- **SOURCE DATA**
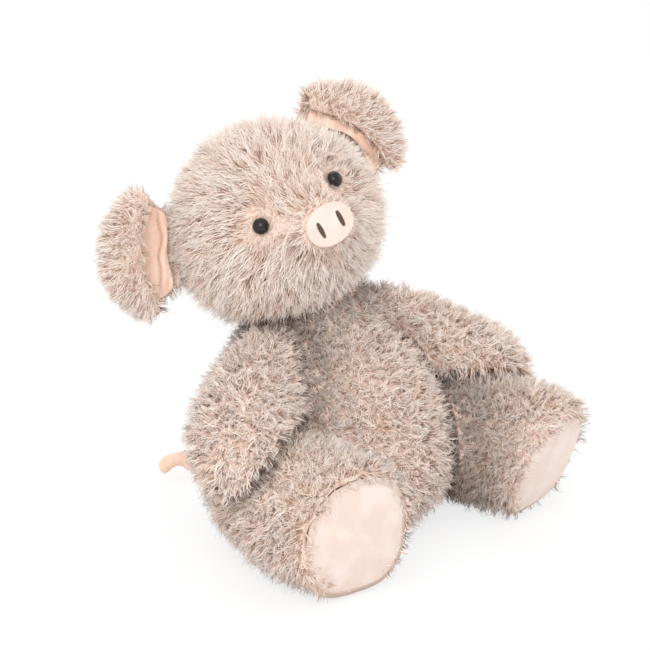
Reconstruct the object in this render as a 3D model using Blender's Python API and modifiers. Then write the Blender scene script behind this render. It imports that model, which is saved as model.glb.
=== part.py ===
"""A seated plush pig, in metres, +Z up, facing -Y, with its right side at -X.

The origin is on the floor under the seat. Each cover is a plush skin, backing and pile together, round
its own stuffing. Every limb turns on a ball at its seam, and the ball sits in a socket of the torso.
"""

import math

import bmesh
import bpy
from mathutils import Euler, Matrix, Vector

MM = 0.001
SIDES = {"right": -1, "left": 1}

# Fits
GAP = 0.3 * MM
SOCKET_CLEARANCE = 0.35 * MM
SWEEP_CLEARANCE = 1.7 * MM
LIMB_CLEARANCE = 6.5 * MM
OVERRUN = 4 * MM
FLAT_DEPTH = 0.5 * MM

# Plush skin: the backing and the pile up to its mean height
PLUSH_WALL = 8 * MM

# Torso
TORSO_HEIGHT = 127 * MM
TORSO_WIDTH = 136 * MM
TORSO_DEPTH = 158 * MM
TORSO_LEAN = 17 * MM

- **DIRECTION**
Return the material exactly as it stands.

- **ANSWER FOR THIS EXERCISE**
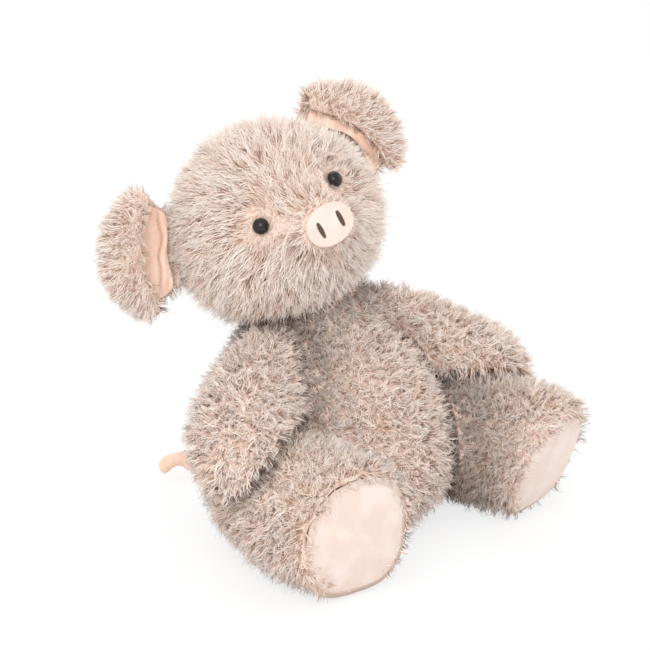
Reconstruct the object in this render as a 3D model using Blender's Python API and modifiers. Then write the Blender scene script behind this render. It imports that model, which is saved as model.glb.
=== part.py ===
"""A seated plush pig, in metres, +Z up, facing -Y, with its right side at -X.

The origin is on the floor under the seat. Each cover is a plush skin, backing and pile together, round
its own stuffing. Every limb turns on a ball at its seam, and the ball sits in a socket of the torso.
"""

import math

import bmesh
import bpy
from mathutils import Euler, Matrix, Vector

MM = 0.001
SIDES = {"right": -1, "left": 1}

# Fits
GAP = 0.3 * MM
SOCKET_CLEARANCE = 0.35 * MM
SWEEP_CLEARANCE = 1.7 * MM
LIMB_CLEARANCE = 6.5 * MM
OVERRUN = 4 * MM
FLAT_DEPTH = 0.5 * MM

# Plush skin: the backing and the pile up to its mean height
PLUSH_WALL = 8 * MM

# Torso
TORSO_HEIGHT = 127 * MM
TORSO_WIDTH = 136 * MM
TORSO_DEPTH = 158 * MM
TORSO_LEAN = 17 * MM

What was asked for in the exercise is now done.